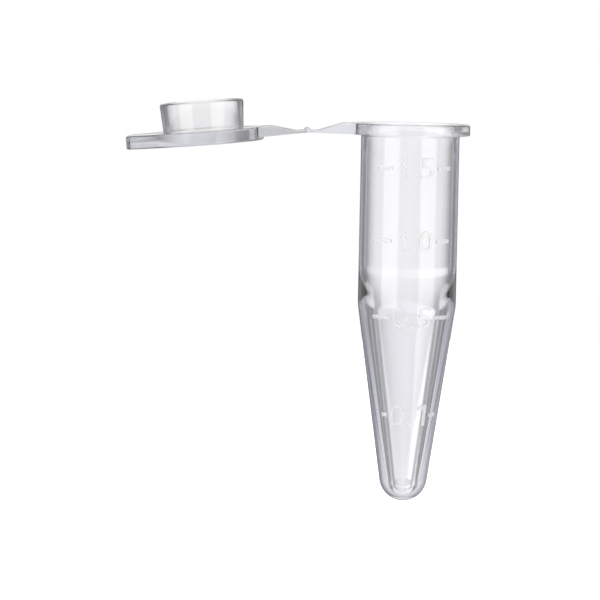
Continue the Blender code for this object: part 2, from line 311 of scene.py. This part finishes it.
def rounded_edges(obj, width, segments=3):
    bevel = obj.modifiers.new("round", "BEVEL")
    bevel.width = width
    bevel.segments = segments
    bevel.limit_method = "ANGLE"
    bevel.angle_limit = BEVEL_ANGLE
    applied(obj)


def joined(obj, *others):
    """Makes one solid of the object and the others, which overlap it."""
    for other in others:
        union = obj.modifiers.new("join", "BOOLEAN")
        union.operation = "UNION"
        union.solver = "EXACT"
        union.object = other
    applied(obj)
    for other in others:
        bpy.data.objects.remove(other)


def finish_mesh(obj, material):
    shape = bmesh.new()
    shape.from_mesh(obj.data)
    bmesh.ops.remove_doubles(shape, verts=shape.verts, dist=WELD)
    bmesh.ops.recalc_face_normals(shape, faces=shape.faces)
    shape.to_mesh(obj.data)
    shape.free()
    obj.data.shade_smooth()
    obj.data.set_sharp_from_angle(angle=SMOOTH_ANGLE)
    obj.data.materials.clear()
    obj.data.materials.append(material)


def mark_outside(mesh, centre, axis, low, high):
    """Marks with 1 the faces from low to high along the axis that face out from it, and the rest with 0."""
    # The faces marked 1 get painted shade towards their outline in the plastic
    outside = mesh.attributes.new("outside", "FLOAT", "FACE")
    for face in mesh.polygons:
        out = face.center - centre
        along = out.dot(axis)
        out -= axis * along
        faces_out = face.normal.dot(out.normalized()) > OUTWARD
        outside.data[face.index].value = float(faces_out and low < along < high)


def mark_zone(mesh, name, value, inside):
    """Gives each face whose centre is inside the zone a value under the name, and the rest 0."""
    zone = mesh.attributes.new(name, "FLOAT", "FACE")
    for face in mesh.polygons:
        zone.data[face.index].value = value if inside(face.center) else 0.0


# The tube's skin


def outer_radius(z):
    return BARREL_RADIUS - max(0, CONE_START_Z - z) * math.tan(CONE_HALF_ANGLE)


def inner_cone_radius(z):
    return INNER_CONE_RADIUS - (SHOULDER_Z - z) * math.tan(INNER_CONE_HALF_ANGLE)


def ball_radius(radius_at, half_angle, bottom_z):
    """The radius of the ball that ends a cone at bottom_z and meets its side smoothly."""
    apex_z = bottom_z - radius_at(bottom_z) / math.tan(half_angle)
    return (bottom_z - apex_z) / (1 / math.sin(half_angle) - 1)


def tube_profile():
    """From the inside of the tip up the bore, over the collar and down the outside to the tip."""
    inner_bottom = TIP_Z + TIP_WALL
    inner_ball = ball_radius(inner_cone_radius, INNER_CONE_HALF_ANGLE, inner_bottom)
    outer_ball = ball_radius(outer_radius, CONE_HALF_ANGLE, TIP_Z)
    inner_angle = math.degrees(INNER_CONE_HALF_ANGLE)
    outer_angle = math.degrees(CONE_HALF_ANGLE)
    inner_tip = arc((0, inner_bottom + inner_ball), inner_ball, -90, -inner_angle, 16)
    outer_tip = arc((0, TIP_Z + outer_ball), outer_ball, -outer_angle, -90, 20)
    between = rounded(
        [
            (*inner_tip[-1], 0),
            (INNER_CONE_RADIUS, SHOULDER_Z, SHOULDER_ROUND),
            (BORE_RADIUS, SHOULDER_Z + SHOULDER_RISE, SHOULDER_ROUND),
            (BORE_RADIUS, COLLAR_TOP - LEAD_IN_DEPTH, LEAD_IN_ROUND),
            (MOUTH_RADIUS, COLLAR_TOP, LIP_ROUND),
            (COLLAR_RADIUS, COLLAR_TOP, COLLAR_TOP_ROUND),
            (COLLAR_RADIUS, 0, COLLAR_BOTTOM_ROUND),
            (BARREL_RADIUS, 0, COLLAR_ROOT_ROUND),
            (BARREL_RADIUS, CONE_START_Z, BARREL_FOOT_ROUND),
            (*outer_tip[0], 0),
        ],
        closed=False,
    )
    return inner_tip[:-1] + between + outer_tip[1:]


def strap_half_width(x):
    """The strap is as wide as its leaves, and a little narrower along the film between them."""
    past_leaf = min(1, max(0, (TUBE_FOLD.x + WAIST_LENGTH - x) / WAIST_LENGTH))
    ease = past_leaf * past_leaf * (3 - 2 * past_leaf)
    return LEAF_HALF_WIDTH + (WEB_HALF_WIDTH - LEAF_HALF_WIDTH) * ease


def strap_outline(root_x, depth, rise):
    """Side view of half the strap: leaf, thin fold, film and half the bead.

    X is 0 at the fold and grows towards the root; Z is 0 in the middle of the film. The leaf's
    outer face is depth below that, and its inner face is rise above it, less a small inset.
    """
    half_film = FILM_THICKNESS / 2
    bead_x = -WEB_LENGTH / 2
    inner_z = rise - STRAP_INSET
    corners = [
        (bead_x, -half_film, 0),
        (FOLD_REACH, -half_film, FOLD_ROUND),
        (LEAF_SLOPE_LENGTH, -depth, LEAF_BEND_ROUND),
        (root_x, -depth, 0),
        (root_x, inner_z, 0),
        (LEAF_SLOPE_LENGTH, inner_z, LEAF_BEND_ROUND),
        (FOLD_REACH, half_film, FOLD_ROUND),
        (bead_x + BEAD_RADIUS * BEAD_FOOT_SHARE, half_film, BEAD_FOOT_ROUND),
    ]
    quarter = arc((bead_x, 0), BEAD_RADIUS, 30, 90, 8)
    return rounded(corners) + quarter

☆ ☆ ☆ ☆

Written instruction: Your task is to repeat the data exactly; please include every line.

Finished exercise:
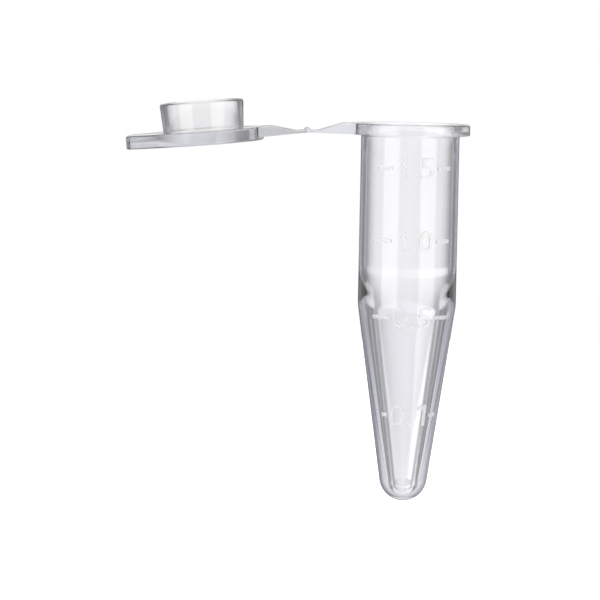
Continue the Blender code for this object: part 2, from line 311 of scene.py. This part finishes it.
def rounded_edges(obj, width, segments=3):
    bevel = obj.modifiers.new("round", "BEVEL")
    bevel.width = width
    bevel.segments = segments
    bevel.limit_method = "ANGLE"
    bevel.angle_limit = BEVEL_ANGLE
    applied(obj)


def joined(obj, *others):
    """Makes one solid of the object and the others, which overlap it."""
    for other in others:
        union = obj.modifiers.new("join", "BOOLEAN")
        union.operation = "UNION"
        union.solver = "EXACT"
        union.object = other
    applied(obj)
    for other in others:
        bpy.data.objects.remove(other)


def finish_mesh(obj, material):
    shape = bmesh.new()
    shape.from_mesh(obj.data)
    bmesh.ops.remove_doubles(shape, verts=shape.verts, dist=WELD)
    bmesh.ops.recalc_face_normals(shape, faces=shape.faces)
    shape.to_mesh(obj.data)
    shape.free()
    obj.data.shade_smooth()
    obj.data.set_sharp_from_angle(angle=SMOOTH_ANGLE)
    obj.data.materials.clear()
    obj.data.materials.append(material)


def mark_outside(mesh, centre, axis, low, high):
    """Marks with 1 the faces from low to high along the axis that face out from it, and the rest with 0."""
    # The faces marked 1 get painted shade towards their outline in the plastic
    outside = mesh.attributes.new("outside", "FLOAT", "FACE")
    for face in mesh.polygons:
        out = face.center - centre
        along = out.dot(axis)
        out -= axis * along
        faces_out = face.normal.dot(out.normalized()) > OUTWARD
        outside.data[face.index].value = float(faces_out and low < along < high)


def mark_zone(mesh, name, value, inside):
    """Gives each face whose centre is inside the zone a value under the name, and the rest 0."""
    zone = mesh.attributes.new(name, "FLOAT", "FACE")
    for face in mesh.polygons:
        zone.data[face.index].value = value if inside(face.center) else 0.0


# The tube's skin


def outer_radius(z):
    return BARREL_RADIUS - max(0, CONE_START_Z - z) * math.tan(CONE_HALF_ANGLE)


def inner_cone_radius(z):
    return INNER_CONE_RADIUS - (SHOULDER_Z - z) * math.tan(INNER_CONE_HALF_ANGLE)


def ball_radius(radius_at, half_angle, bottom_z):
    """The radius of the ball that ends a cone at bottom_z and meets its side smoothly."""
    apex_z = bottom_z - radius_at(bottom_z) / math.tan(half_angle)
    return (bottom_z - apex_z) / (1 / math.sin(half_angle) - 1)


def tube_profile():
    """From the inside of the tip up the bore, over the collar and down the outside to the tip."""
    inner_bottom = TIP_Z + TIP_WALL
    inner_ball = ball_radius(inner_cone_radius, INNER_CONE_HALF_ANGLE, inner_bottom)
    outer_ball = ball_radius(outer_radius, CONE_HALF_ANGLE, TIP_Z)
    inner_angle = math.degrees(INNER_CONE_HALF_ANGLE)
    outer_angle = math.degrees(CONE_HALF_ANGLE)
    inner_tip = arc((0, inner_bottom + inner_ball), inner_ball, -90, -inner_angle, 16)
    outer_tip = arc((0, TIP_Z + outer_ball), outer_ball, -outer_angle, -90, 20)
    between = rounded(
        [
            (*inner_tip[-1], 0),
            (INNER_CONE_RADIUS, SHOULDER_Z, SHOULDER_ROUND),
            (BORE_RADIUS, SHOULDER_Z + SHOULDER_RISE, SHOULDER_ROUND),
            (BORE_RADIUS, COLLAR_TOP - LEAD_IN_DEPTH, LEAD_IN_ROUND),
            (MOUTH_RADIUS, COLLAR_TOP, LIP_ROUND),
            (COLLAR_RADIUS, COLLAR_TOP, COLLAR_TOP_ROUND),
            (COLLAR_RADIUS, 0, COLLAR_BOTTOM_ROUND),
            (BARREL_RADIUS, 0, COLLAR_ROOT_ROUND),
            (BARREL_RADIUS, CONE_START_Z, BARREL_FOOT_ROUND),
            (*outer_tip[0], 0),
        ],
        closed=False,
    )
    return inner_tip[:-1] + between + outer_tip[1:]


def strap_half_width(x):
    """The strap is as wide as its leaves, and a little narrower along the film between them."""
    past_leaf = min(1, max(0, (TUBE_FOLD.x + WAIST_LENGTH - x) / WAIST_LENGTH))
    ease = past_leaf * past_leaf * (3 - 2 * past_leaf)
    return LEAF_HALF_WIDTH + (WEB_HALF_WIDTH - LEAF_HALF_WIDTH) * ease


def strap_outline(root_x, depth, rise):
    """Side view of half the strap: leaf, thin fold, film and half the bead.

    X is 0 at the fold and grows towards the root; Z is 0 in the middle of the film. The leaf's
    outer face is depth below that, and its inner face is rise above it, less a small inset.
    """
    half_film = FILM_THICKNESS / 2
    bead_x = -WEB_LENGTH / 2
    inner_z = rise - STRAP_INSET
    corners = [
        (bead_x, -half_film, 0),
        (FOLD_REACH, -half_film, FOLD_ROUND),
        (LEAF_SLOPE_LENGTH, -depth, LEAF_BEND_ROUND),
        (root_x, -depth, 0),
        (root_x, inner_z, 0),
        (LEAF_SLOPE_LENGTH, inner_z, LEAF_BEND_ROUND),
        (FOLD_REACH, half_film, FOLD_ROUND),
        (bead_x + BEAD_RADIUS * BEAD_FOOT_SHARE, half_film, BEAD_FOOT_ROUND),
    ]
    quarter = arc((bead_x, 0), BEAD_RADIUS, 30, 90, 8)
    return rounded(corners) + quarter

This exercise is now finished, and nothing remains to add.